---------- Collected data
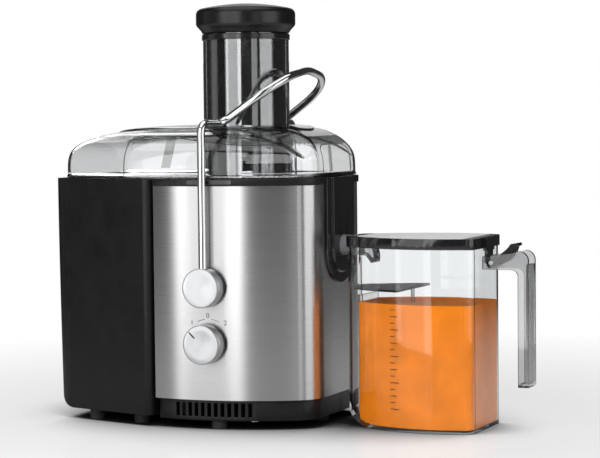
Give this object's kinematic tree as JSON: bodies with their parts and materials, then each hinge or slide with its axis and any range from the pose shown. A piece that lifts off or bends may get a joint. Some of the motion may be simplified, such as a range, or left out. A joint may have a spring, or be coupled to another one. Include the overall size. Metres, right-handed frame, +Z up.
{
  "type": "centrifugal juicer",
  "caption": "Centrifugal juicer with a steel-wrapped motor base, clear domed lid with feed chute and pusher, locking bail, pulp container and a lidded juice jug.",
  "frame": {"origin": "middle of the whole object's box, on the surface that it stands on", "axes": "+X towards the juice jug, -Y towards the knobs at the front, +Z up"},
  "size_m": [0.4531, 0.22, 0.393],
  "materials": {
    "steel_skin": "brushed",
    "black_plastic": "fine matte texture",
    "gloss_black": "gloss",
    "gray_plastic": "satin",
    "smoky_clear": "polished smoky",
    "clear_plastic": "polished clear",
    "chrome": "mirror",
    "satin_silver": "satin turned",
    "rubber": "matte",
    "zinc_steel": "zinc plated",
    "cast_alloy": "as cast",
    "lamination": "stacked sheet",
    "copper": "enamelled",
    "brass": "plain",
    "carbon": "dull",
    "sieve_steel": "etched",
    "circuit_board": "coated"
  },
  "bodies": {
    "machine": {"base_pan": "black_plastic", "base_feet": "rubber", "base_screws": "zinc_steel", "motor_housing": "black_plastic", "steel_wrap": "steel_skin", "top_rim": "black_plastic", "spout_panel": "gloss_black", "cord_inlet": "rubber", "lower_bracket": "cast_alloy", "upper_bracket": "cast_alloy", "bracket_bolts": "zinc_steel", "lower_bearing": "zinc_steel", "upper_bearing": "zinc_steel", "motor_stator": "lamination", "field_coils": "copper", "brush_holders": "brass", "carbon_brushes": "carbon", "motor_mounts": "rubber", "filter_bowl": "gray_plastic", "bowl_seal": "rubber", "shaft_seal": "rubber", "spout_nozzle": "smoky_clear", "feed_lid": "smoky_clear", "pivot_bushes": "gloss_black", "dial_collar": "gloss_black", "rotary_switch": "gray_plastic", "interlock_switch": "gray_plastic", "control_board": "circuit_board"},
    "rotor": {"motor_shaft": "zinc_steel", "rotor_core": "lamination", "commutator": "copper", "cooling_fan": "black_plastic", "drive_coupling": "black_plastic", "basket_base": "gray_plastic", "strainer_mesh": "sieve_steel", "basket_rim": "gray_plastic", "grater_disc": "sieve_steel", "basket_nut": "gray_plastic"},
    "bail": {"locking_bail": "chrome", "front_bail_knob": "satin_silver", "rear_bail_knob": "satin_silver", "bail_pins": "zinc_steel"},
    "speed_control": {"speed_knob": "satin_silver", "switch_spindle": "gray_plastic"},
    "pusher": {"pusher_tube": "gloss_black", "pusher_cap": "black_plastic"},
    "pulp_bin": {"pulp_container": "black_plastic", "pulp_feet": "rubber"},
    "jug": {"jug_shell": "clear_plastic", "jug_handle": "clear_plastic", "foam_separator": "clear_plastic", "lid_pin": "zinc_steel"},
    "jug_cover": {"jug_lid": "gloss_black", "thumb_lever": "gloss_black"}
  },
  "joints": [
    {"name": "rotor_spin", "type": "hinge", "parent": "machine", "child": "rotor", "pos_m": [-0.05435, 0, 0.1], "axis": [0, 0, 1], "continuous": true},
    {"name": "bail_swing", "type": "hinge", "parent": "machine", "child": "bail", "pos_m": [-0.05235, 0, 0.131], "axis": [0, 1, 0], "range_deg": [0, 50]},
    {"name": "speed_turn", "type": "hinge", "parent": "machine", "child": "speed_control", "pos_m": [-0.05235, -0.1, 0.0795], "axis": [0, 1, 0], "range_deg": [0, 90]},
    {"name": "pusher_lift", "type": "slide", "parent": "machine", "child": "pusher", "axis": [0, 0, 1], "range_m": [0, 0.12]},
    {"name": "pulp_slide", "type": "slide", "parent": "machine", "child": "pulp_bin", "axis": [-1, 0, 0], "range_m": [0, 0.08]},
    {"name": "jug_slide", "type": "slide", "parent": "machine", "child": "jug", "axis": [1, 0, 0], "range_m": [0, 0.08]},
    {"name": "jug_lid_hinge", "type": "hinge", "parent": "jug", "child": "jug_cover", "pos_m": [0.19165, 0, 0.152], "axis": [0, 1, 0], "range_deg": [0, 60]}
  ]
}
--------------------
§ Set problem
Scan the data for the word "materials" and copy every line where it shows up.

§ Answer
Give this object's kinematic tree as JSON: bodies with their parts and materials, then each hinge or slide with its axis and any range from the pose shown. A piece that lifts off or bends may get a joint. Some of the motion may be simplified, such as a range, or left out. A joint may have a spring, or be coupled to another one. Include the overall size. Metres, right-handed frame, +Z up.
  "materials": {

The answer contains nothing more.